While #BIKEYGEES has garnered a lot of attention in Germany, thanks to their approach to helping refugee women integrate into society, Krüger wants to make a quick clarification.
“We are not only about teaching refugees. We have women who are living in Germany who are originally from Brazil, Mexico, Korea and even Turkish women, who come to us. In many of these countries, it’s not forbidden. But it’s not common either. Many countries don’t have bike lanes. One Brazilian woman told us that no one would dare ride a cycle in the city she comes from. It’s too dangerous! Some Turkish women who came to us were born here, have a job, and always drove a car to their work. But never a cycle.”
Lending a friendly hand
With little to no funds initially, both the initiatives had people volunteering for them when they took off. Help arrived from local bicycle shops, neighbours and friends.

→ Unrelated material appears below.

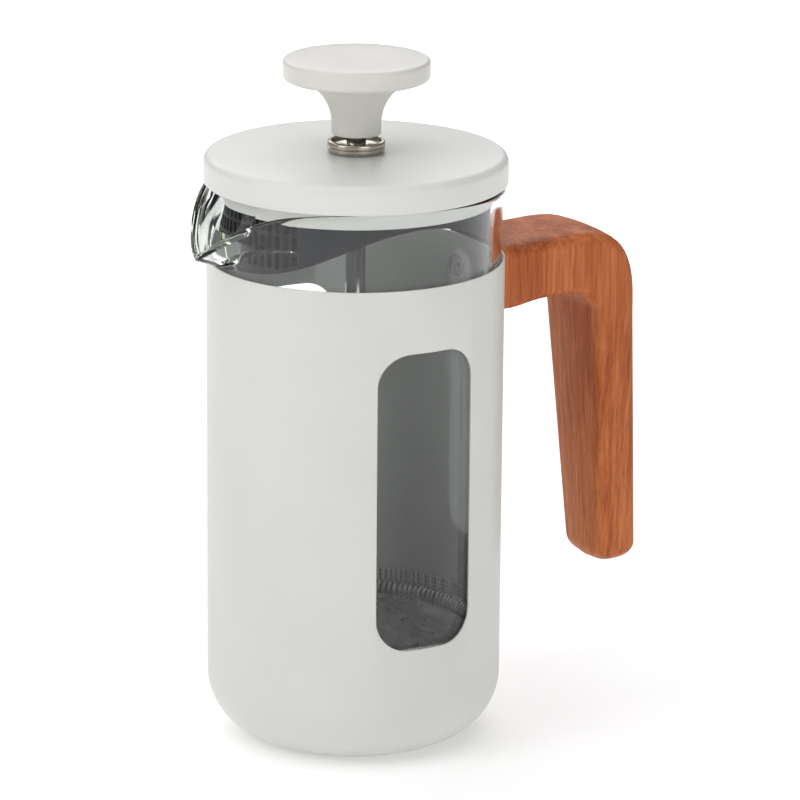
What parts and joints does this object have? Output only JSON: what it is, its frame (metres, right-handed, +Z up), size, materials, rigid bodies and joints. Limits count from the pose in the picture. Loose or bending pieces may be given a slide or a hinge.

“We worked as volunteers in the beginning. All the people around us were so willing to help us. Some gave us money, others donated bikes. One of my neighbours gave me money to buy locks for the bicycles. There has been no support from the big bicycle companies. It was only the small people,” says Krüger, who adds that they currently receive funds from German lottery, besides other foundations.
In the four years since it began, #BIKEYGEES has won many awards, including the German cycling award, which Krüger brands as "the Oscar for cycling in Germany". More importantly, they now get invited to talk to students in schools on how anyone can bring about change as individuals.
Krüger says, “We’re very small. But we’re very effective. A lot of people are suffering but we cannot do anything about that. But with this, we can change the life of a woman in two hours. It’s easy. The idea we want to share is that if you just extend your hand towards others, you can change the world. You don’t have to be the government to do this. We can change history with small steps. Small things, like a woman on a bicycle.”
The writer is in Germany as part of the Robert Bosch Media Ambassadors Program.